Germany Saves Thomas Mann’s $13.25 Million LA Villa From Demolition

The Modernist home will be used for a new residency program.

Thomas Mann autographs his book "Doctor Faustus," which he wrote in 1947 while living in the LA Villa, at a bookstore in Paris. At his left, his wife. Photo courtesy AFP/AFP/Getty Images.

Germany has bought the California villa that once belonged to Thomas Mann, preventing demolition of the home where the Nobel Prize-winning author lived from 1942 to 1952 and wrote two novels, the Los Angeles Times reports.

The home sat on the market for months before the German government snatched it up for $13.25 million. According to Deutsche Welle, the government plans to launch a new residency program for young writers there.

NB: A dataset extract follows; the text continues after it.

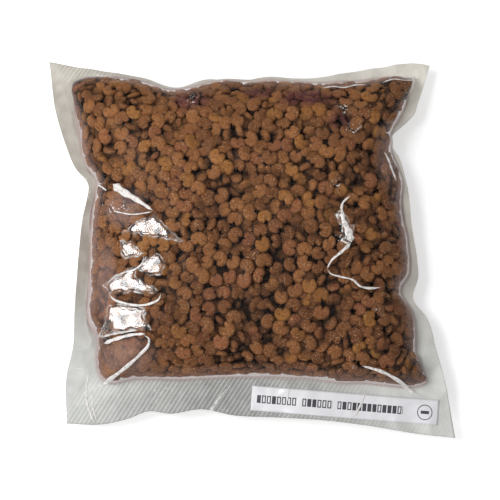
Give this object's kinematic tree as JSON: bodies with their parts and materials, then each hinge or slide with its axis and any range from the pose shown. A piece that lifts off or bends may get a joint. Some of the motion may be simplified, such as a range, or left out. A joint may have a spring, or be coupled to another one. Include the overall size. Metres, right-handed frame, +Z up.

An online petition signed by 3,162 people called on Germany to save the home, located in Pacific Palisades, Los Angeles, from being bulldozed. Officials say the villa will be used for residencies, handled in cooperation with Villa Aurora, the former home of another German writer, Lion Feuchtwanger. Villa Aurora awards 12 fellowships each year to filmmakers, writers, musicians, visual artists, and performers, fostering German-American cultural exchange since 1994.

The Thomas Mann Villa was built by architect JR Davidson, a German expatriate who became a notable figure in Modernist architecture in LA in the 1930s and 40s. The home, built in 1941, is complete with five bedrooms, six bathrooms, a fireplace, and private pool. It will undergo renovations before being used for residencies.

Mann left Germany in the 1940s to escape the rise of National Socialism. He lived in Switzerland for a time before making his way to America, where, in LA, he connected with other German writers and artists in exile. The rise of McCarthyism in America, however, eventually prompted his move back to Europe in 1952. He died in Switzerland in 1955.